What this task involves » Write out again, unaltered, the lines from the start through the line containing "# soft folds".

Data lines »
>> Start

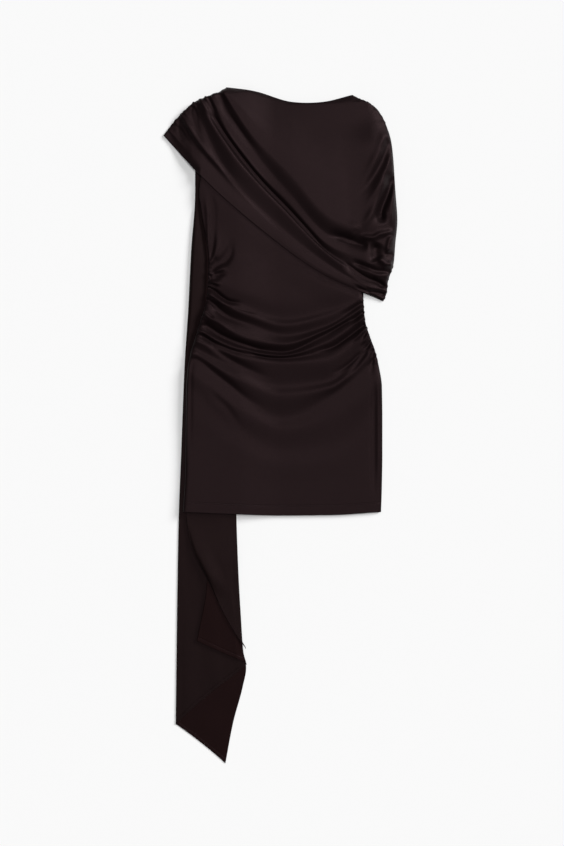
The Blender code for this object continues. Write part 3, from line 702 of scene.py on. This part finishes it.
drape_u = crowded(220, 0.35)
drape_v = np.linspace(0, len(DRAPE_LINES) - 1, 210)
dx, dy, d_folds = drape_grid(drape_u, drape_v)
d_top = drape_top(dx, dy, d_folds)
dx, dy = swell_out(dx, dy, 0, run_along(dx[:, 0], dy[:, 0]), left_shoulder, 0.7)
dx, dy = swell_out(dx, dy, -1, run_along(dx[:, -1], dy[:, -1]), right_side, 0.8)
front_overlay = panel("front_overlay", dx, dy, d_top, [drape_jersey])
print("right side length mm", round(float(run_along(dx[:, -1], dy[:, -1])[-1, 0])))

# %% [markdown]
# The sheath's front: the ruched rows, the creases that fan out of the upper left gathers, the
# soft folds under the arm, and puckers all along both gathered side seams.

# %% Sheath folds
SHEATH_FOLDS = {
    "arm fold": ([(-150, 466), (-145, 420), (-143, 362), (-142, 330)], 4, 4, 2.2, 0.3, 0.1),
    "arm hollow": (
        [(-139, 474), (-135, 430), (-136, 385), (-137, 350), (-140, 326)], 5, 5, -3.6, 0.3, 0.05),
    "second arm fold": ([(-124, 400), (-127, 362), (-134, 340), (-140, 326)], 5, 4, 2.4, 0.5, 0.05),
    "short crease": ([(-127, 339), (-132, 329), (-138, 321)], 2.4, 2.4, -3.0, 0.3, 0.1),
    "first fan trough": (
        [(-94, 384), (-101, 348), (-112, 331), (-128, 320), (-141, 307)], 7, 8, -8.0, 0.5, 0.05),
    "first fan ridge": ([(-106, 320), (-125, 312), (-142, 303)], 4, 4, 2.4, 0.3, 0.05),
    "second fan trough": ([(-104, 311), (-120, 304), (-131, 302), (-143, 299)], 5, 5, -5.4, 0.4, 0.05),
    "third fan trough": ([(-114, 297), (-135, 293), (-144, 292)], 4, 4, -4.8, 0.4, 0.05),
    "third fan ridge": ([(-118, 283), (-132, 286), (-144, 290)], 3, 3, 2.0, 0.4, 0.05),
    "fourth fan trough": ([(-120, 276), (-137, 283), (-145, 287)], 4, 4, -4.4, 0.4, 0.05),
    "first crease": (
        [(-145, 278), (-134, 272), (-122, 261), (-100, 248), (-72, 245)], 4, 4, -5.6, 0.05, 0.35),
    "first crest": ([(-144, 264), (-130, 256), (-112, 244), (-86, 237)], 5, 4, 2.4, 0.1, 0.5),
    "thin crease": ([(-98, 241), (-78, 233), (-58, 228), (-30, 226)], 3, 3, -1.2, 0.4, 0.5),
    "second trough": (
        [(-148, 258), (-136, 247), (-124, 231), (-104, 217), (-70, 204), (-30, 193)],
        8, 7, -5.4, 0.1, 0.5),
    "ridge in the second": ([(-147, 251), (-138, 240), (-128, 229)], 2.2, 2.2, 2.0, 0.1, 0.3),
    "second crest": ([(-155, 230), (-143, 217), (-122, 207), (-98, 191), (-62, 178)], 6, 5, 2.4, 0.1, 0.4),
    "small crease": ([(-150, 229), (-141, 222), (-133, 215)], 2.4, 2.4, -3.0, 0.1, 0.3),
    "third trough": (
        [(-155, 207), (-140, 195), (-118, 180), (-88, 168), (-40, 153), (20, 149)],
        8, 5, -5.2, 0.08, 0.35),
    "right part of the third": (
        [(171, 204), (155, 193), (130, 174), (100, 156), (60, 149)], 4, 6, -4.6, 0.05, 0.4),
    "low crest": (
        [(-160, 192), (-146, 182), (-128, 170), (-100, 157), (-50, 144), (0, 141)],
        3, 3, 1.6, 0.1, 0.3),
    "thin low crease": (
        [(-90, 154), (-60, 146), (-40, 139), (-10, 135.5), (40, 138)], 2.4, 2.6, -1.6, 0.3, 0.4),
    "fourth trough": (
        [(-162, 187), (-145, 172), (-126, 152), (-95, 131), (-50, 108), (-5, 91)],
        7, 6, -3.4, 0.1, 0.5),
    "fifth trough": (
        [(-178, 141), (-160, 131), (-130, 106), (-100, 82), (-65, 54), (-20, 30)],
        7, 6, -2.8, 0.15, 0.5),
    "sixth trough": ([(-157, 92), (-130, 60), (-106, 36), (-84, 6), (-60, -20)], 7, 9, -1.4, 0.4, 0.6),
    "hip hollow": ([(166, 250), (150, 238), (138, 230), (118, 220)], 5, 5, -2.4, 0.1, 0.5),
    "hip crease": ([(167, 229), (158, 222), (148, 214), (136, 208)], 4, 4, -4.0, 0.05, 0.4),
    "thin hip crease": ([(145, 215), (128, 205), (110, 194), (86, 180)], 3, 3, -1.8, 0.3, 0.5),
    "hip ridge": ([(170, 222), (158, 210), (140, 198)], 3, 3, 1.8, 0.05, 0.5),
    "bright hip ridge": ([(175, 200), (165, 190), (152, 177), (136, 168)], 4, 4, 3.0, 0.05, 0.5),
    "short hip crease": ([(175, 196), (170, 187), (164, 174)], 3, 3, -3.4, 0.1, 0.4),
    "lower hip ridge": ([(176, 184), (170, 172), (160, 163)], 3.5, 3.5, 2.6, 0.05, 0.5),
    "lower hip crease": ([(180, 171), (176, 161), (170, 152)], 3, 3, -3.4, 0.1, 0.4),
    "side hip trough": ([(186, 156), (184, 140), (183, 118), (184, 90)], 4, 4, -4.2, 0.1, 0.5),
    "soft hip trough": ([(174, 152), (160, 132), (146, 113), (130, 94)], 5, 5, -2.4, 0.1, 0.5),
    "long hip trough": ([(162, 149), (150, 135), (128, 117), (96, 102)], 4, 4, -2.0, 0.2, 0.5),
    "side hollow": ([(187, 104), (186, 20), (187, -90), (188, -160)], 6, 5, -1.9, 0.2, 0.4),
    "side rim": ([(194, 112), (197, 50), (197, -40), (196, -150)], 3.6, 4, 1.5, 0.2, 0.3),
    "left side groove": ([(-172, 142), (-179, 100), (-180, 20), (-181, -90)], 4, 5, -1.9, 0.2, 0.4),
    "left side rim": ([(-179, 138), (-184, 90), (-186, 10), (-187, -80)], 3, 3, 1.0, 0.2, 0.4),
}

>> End

Problem solution »
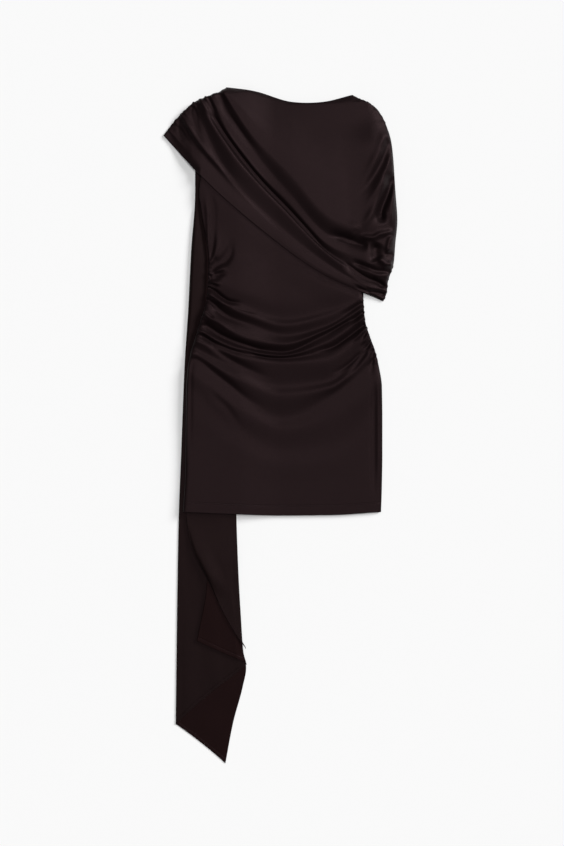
The Blender code for this object continues. Write part 3, from line 702 of scene.py on. This part finishes it.
drape_u = crowded(220, 0.35)
drape_v = np.linspace(0, len(DRAPE_LINES) - 1, 210)
dx, dy, d_folds = drape_grid(drape_u, drape_v)
d_top = drape_top(dx, dy, d_folds)
dx, dy = swell_out(dx, dy, 0, run_along(dx[:, 0], dy[:, 0]), left_shoulder, 0.7)
dx, dy = swell_out(dx, dy, -1, run_along(dx[:, -1], dy[:, -1]), right_side, 0.8)
front_overlay = panel("front_overlay", dx, dy, d_top, [drape_jersey])
print("right side length mm", round(float(run_along(dx[:, -1], dy[:, -1])[-1, 0])))

# %% [markdown]
# The sheath's front: the ruched rows, the creases that fan out of the upper left gathers, the
# soft folds under the arm, and puckers all along both gathered side seams.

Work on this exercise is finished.